───── Dataset content ─────

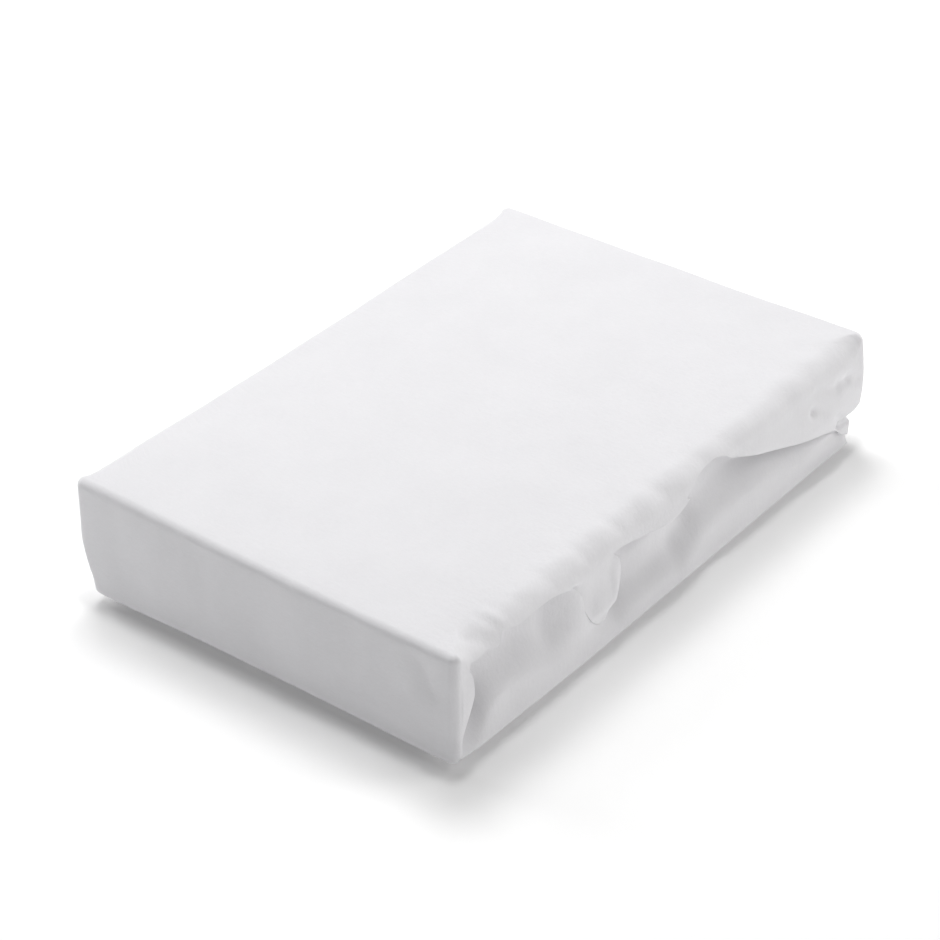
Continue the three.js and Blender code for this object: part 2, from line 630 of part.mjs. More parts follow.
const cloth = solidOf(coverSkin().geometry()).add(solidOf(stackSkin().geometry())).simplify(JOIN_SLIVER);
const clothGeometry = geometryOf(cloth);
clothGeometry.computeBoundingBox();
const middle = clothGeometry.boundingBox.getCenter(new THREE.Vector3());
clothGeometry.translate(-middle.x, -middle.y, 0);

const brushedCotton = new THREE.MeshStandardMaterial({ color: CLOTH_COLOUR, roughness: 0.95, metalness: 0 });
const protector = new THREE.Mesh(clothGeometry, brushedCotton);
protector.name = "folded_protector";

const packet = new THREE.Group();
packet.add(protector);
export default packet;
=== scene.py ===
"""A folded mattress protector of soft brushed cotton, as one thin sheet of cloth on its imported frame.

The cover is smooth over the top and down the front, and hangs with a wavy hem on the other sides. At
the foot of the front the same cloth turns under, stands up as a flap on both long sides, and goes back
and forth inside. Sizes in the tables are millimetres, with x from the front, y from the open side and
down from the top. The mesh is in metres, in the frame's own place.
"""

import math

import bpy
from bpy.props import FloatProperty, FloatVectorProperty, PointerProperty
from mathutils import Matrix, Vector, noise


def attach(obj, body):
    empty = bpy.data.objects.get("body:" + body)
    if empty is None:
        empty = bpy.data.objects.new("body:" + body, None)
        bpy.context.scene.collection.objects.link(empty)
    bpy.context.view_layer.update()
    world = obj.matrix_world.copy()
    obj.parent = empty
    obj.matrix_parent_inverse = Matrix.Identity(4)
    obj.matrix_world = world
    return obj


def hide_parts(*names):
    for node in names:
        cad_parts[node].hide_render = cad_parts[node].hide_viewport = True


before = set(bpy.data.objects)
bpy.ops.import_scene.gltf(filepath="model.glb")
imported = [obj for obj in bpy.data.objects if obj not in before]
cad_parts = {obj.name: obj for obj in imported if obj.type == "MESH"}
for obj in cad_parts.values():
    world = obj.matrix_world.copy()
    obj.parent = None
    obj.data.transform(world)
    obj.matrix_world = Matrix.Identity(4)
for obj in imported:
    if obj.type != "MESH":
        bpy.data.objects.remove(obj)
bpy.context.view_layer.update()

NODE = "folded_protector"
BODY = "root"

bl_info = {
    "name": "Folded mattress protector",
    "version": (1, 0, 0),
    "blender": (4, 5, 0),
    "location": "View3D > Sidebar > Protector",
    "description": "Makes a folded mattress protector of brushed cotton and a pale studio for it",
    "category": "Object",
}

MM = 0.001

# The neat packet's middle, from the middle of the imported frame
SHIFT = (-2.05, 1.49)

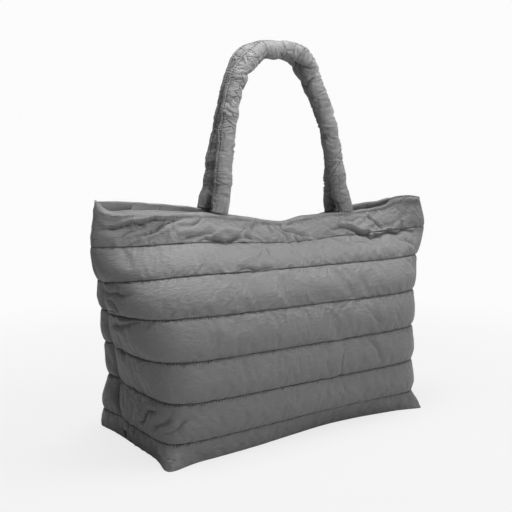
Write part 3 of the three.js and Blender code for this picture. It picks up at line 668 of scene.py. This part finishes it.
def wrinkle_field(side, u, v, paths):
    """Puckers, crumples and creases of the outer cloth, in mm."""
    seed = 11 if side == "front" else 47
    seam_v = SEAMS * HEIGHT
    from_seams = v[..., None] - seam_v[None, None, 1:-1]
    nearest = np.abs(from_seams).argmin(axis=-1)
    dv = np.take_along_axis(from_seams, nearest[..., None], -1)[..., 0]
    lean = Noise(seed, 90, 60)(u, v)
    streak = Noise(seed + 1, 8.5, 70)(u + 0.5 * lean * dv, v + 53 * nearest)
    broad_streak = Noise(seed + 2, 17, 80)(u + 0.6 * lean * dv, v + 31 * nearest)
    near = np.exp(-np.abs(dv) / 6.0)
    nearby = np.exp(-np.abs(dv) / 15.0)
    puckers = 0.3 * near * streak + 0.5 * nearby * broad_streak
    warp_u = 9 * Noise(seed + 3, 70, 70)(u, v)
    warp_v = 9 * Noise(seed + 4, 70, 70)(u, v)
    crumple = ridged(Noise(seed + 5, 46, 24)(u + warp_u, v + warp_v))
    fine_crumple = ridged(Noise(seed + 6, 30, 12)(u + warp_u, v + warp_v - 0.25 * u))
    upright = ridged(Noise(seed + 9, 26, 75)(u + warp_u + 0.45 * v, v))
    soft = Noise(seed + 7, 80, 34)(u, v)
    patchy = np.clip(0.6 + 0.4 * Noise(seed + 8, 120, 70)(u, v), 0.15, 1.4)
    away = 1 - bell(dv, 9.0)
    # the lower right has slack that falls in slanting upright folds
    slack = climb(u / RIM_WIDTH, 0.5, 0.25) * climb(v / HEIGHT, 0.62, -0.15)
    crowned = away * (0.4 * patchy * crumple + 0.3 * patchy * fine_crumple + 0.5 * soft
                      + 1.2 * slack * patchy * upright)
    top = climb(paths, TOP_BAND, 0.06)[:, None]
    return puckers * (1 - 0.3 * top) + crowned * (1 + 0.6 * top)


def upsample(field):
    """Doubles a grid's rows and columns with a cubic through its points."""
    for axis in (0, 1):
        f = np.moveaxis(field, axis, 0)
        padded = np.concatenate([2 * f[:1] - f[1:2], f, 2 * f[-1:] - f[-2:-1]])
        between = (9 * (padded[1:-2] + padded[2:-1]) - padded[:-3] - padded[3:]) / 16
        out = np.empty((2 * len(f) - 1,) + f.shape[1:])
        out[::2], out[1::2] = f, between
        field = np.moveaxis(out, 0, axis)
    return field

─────

Copy each record from above without leaving any out.

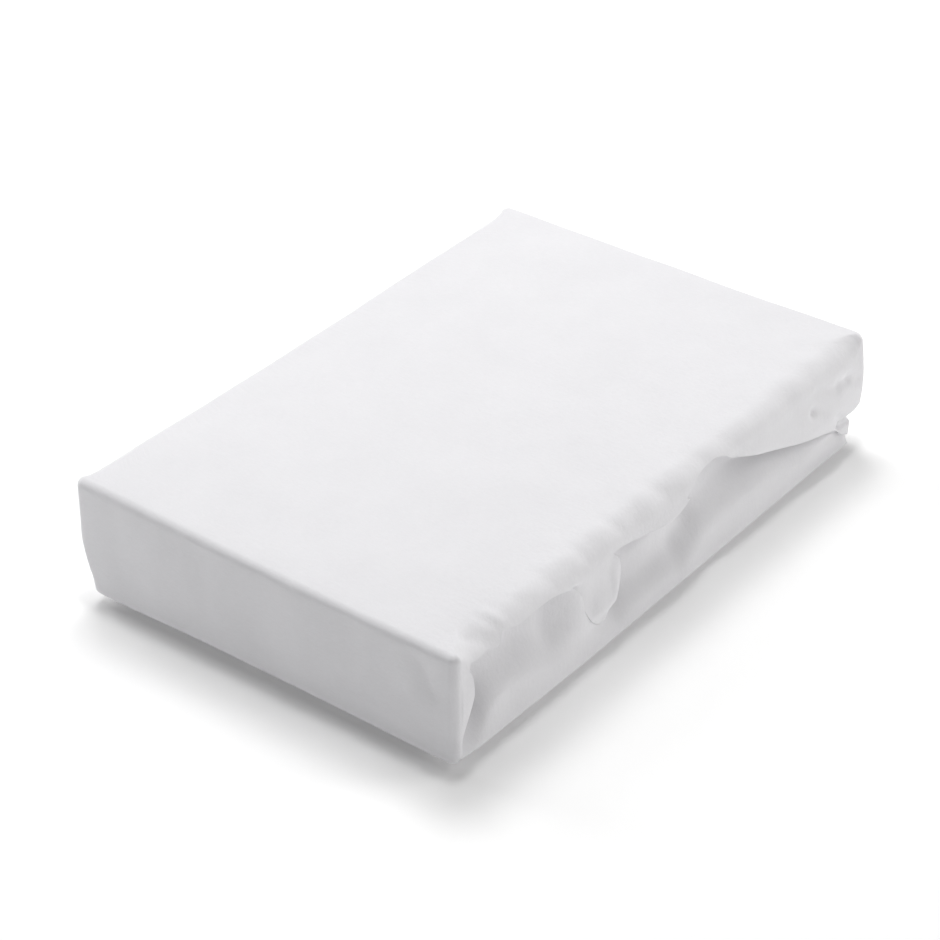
Continue the three.js and Blender code for this object: part 2, from line 630 of part.mjs. More parts follow.
const cloth = solidOf(coverSkin().geometry()).add(solidOf(stackSkin().geometry())).simplify(JOIN_SLIVER);
const clothGeometry = geometryOf(cloth);
clothGeometry.computeBoundingBox();
const middle = clothGeometry.boundingBox.getCenter(new THREE.Vector3());
clothGeometry.translate(-middle.x, -middle.y, 0);

const brushedCotton = new THREE.MeshStandardMaterial({ color: CLOTH_COLOUR, roughness: 0.95, metalness: 0 });
const protector = new THREE.Mesh(clothGeometry, brushedCotton);
protector.name = "folded_protector";

const packet = new THREE.Group();
packet.add(protector);
export default packet;
=== scene.py ===
"""A folded mattress protector of soft brushed cotton, as one thin sheet of cloth on its imported frame.

The cover is smooth over the top and down the front, and hangs with a wavy hem on the other sides. At
the foot of the front the same cloth turns under, stands up as a flap on both long sides, and goes back
and forth inside. Sizes in the tables are millimetres, with x from the front, y from the open side and
down from the top. The mesh is in metres, in the frame's own place.
"""

import math

import bpy
from bpy.props import FloatProperty, FloatVectorProperty, PointerProperty
from mathutils import Matrix, Vector, noise


def attach(obj, body):
    empty = bpy.data.objects.get("body:" + body)
    if empty is None:
        empty = bpy.data.objects.new("body:" + body, None)
        bpy.context.scene.collection.objects.link(empty)
    bpy.context.view_layer.update()
    world = obj.matrix_world.copy()
    obj.parent = empty
    obj.matrix_parent_inverse = Matrix.Identity(4)
    obj.matrix_world = world
    return obj


def hide_parts(*names):
    for node in names:
        cad_parts[node].hide_render = cad_parts[node].hide_viewport = True


before = set(bpy.data.objects)
bpy.ops.import_scene.gltf(filepath="model.glb")
imported = [obj for obj in bpy.data.objects if obj not in before]
cad_parts = {obj.name: obj for obj in imported if obj.type == "MESH"}
for obj in cad_parts.values():
    world = obj.matrix_world.copy()
    obj.parent = None
    obj.data.transform(world)
    obj.matrix_world = Matrix.Identity(4)
for obj in imported:
    if obj.type != "MESH":
        bpy.data.objects.remove(obj)
bpy.context.view_layer.update()

NODE = "folded_protector"
BODY = "root"

bl_info = {
    "name": "Folded mattress protector",
    "version": (1, 0, 0),
    "blender": (4, 5, 0),
    "location": "View3D > Sidebar > Protector",
    "description": "Makes a folded mattress protector of brushed cotton and a pale studio for it",
    "category": "Object",
}

MM = 0.001

# The neat packet's middle, from the middle of the imported frame
SHIFT = (-2.05, 1.49)

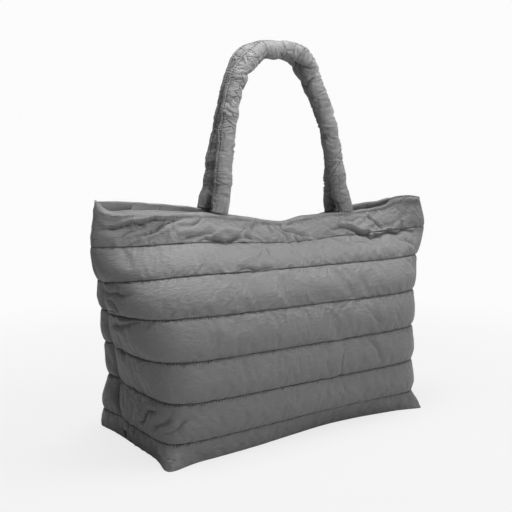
Write part 3 of the three.js and Blender code for this picture. It picks up at line 668 of scene.py. This part finishes it.
def wrinkle_field(side, u, v, paths):
    """Puckers, crumples and creases of the outer cloth, in mm."""
    seed = 11 if side == "front" else 47
    seam_v = SEAMS * HEIGHT
    from_seams = v[..., None] - seam_v[None, None, 1:-1]
    nearest = np.abs(from_seams).argmin(axis=-1)
    dv = np.take_along_axis(from_seams, nearest[..., None], -1)[..., 0]
    lean = Noise(seed, 90, 60)(u, v)
    streak = Noise(seed + 1, 8.5, 70)(u + 0.5 * lean * dv, v + 53 * nearest)
    broad_streak = Noise(seed + 2, 17, 80)(u + 0.6 * lean * dv, v + 31 * nearest)
    near = np.exp(-np.abs(dv) / 6.0)
    nearby = np.exp(-np.abs(dv) / 15.0)
    puckers = 0.3 * near * streak + 0.5 * nearby * broad_streak
    warp_u = 9 * Noise(seed + 3, 70, 70)(u, v)
    warp_v = 9 * Noise(seed + 4, 70, 70)(u, v)
    crumple = ridged(Noise(seed + 5, 46, 24)(u + warp_u, v + warp_v))
    fine_crumple = ridged(Noise(seed + 6, 30, 12)(u + warp_u, v + warp_v - 0.25 * u))
    upright = ridged(Noise(seed + 9, 26, 75)(u + warp_u + 0.45 * v, v))
    soft = Noise(seed + 7, 80, 34)(u, v)
    patchy = np.clip(0.6 + 0.4 * Noise(seed + 8, 120, 70)(u, v), 0.15, 1.4)
    away = 1 - bell(dv, 9.0)
    # the lower right has slack that falls in slanting upright folds
    slack = climb(u / RIM_WIDTH, 0.5, 0.25) * climb(v / HEIGHT, 0.62, -0.15)
    crowned = away * (0.4 * patchy * crumple + 0.3 * patchy * fine_crumple + 0.5 * soft
                      + 1.2 * slack * patchy * upright)
    top = climb(paths, TOP_BAND, 0.06)[:, None]
    return puckers * (1 - 0.3 * top) + crowned * (1 + 0.6 * top)


def upsample(field):
    """Doubles a grid's rows and columns with a cubic through its points."""
    for axis in (0, 1):
        f = np.moveaxis(field, axis, 0)
        padded = np.concatenate([2 * f[:1] - f[1:2], f, 2 * f[-1:] - f[-2:-1]])
        between = (9 * (padded[1:-2] + padded[2:-1]) - padded[:-3] - padded[3:]) / 16
        out = np.empty((2 * len(f) - 1,) + f.shape[1:])
        out[::2], out[1::2] = f, between
        field = np.moveaxis(out, 0, axis)
    return field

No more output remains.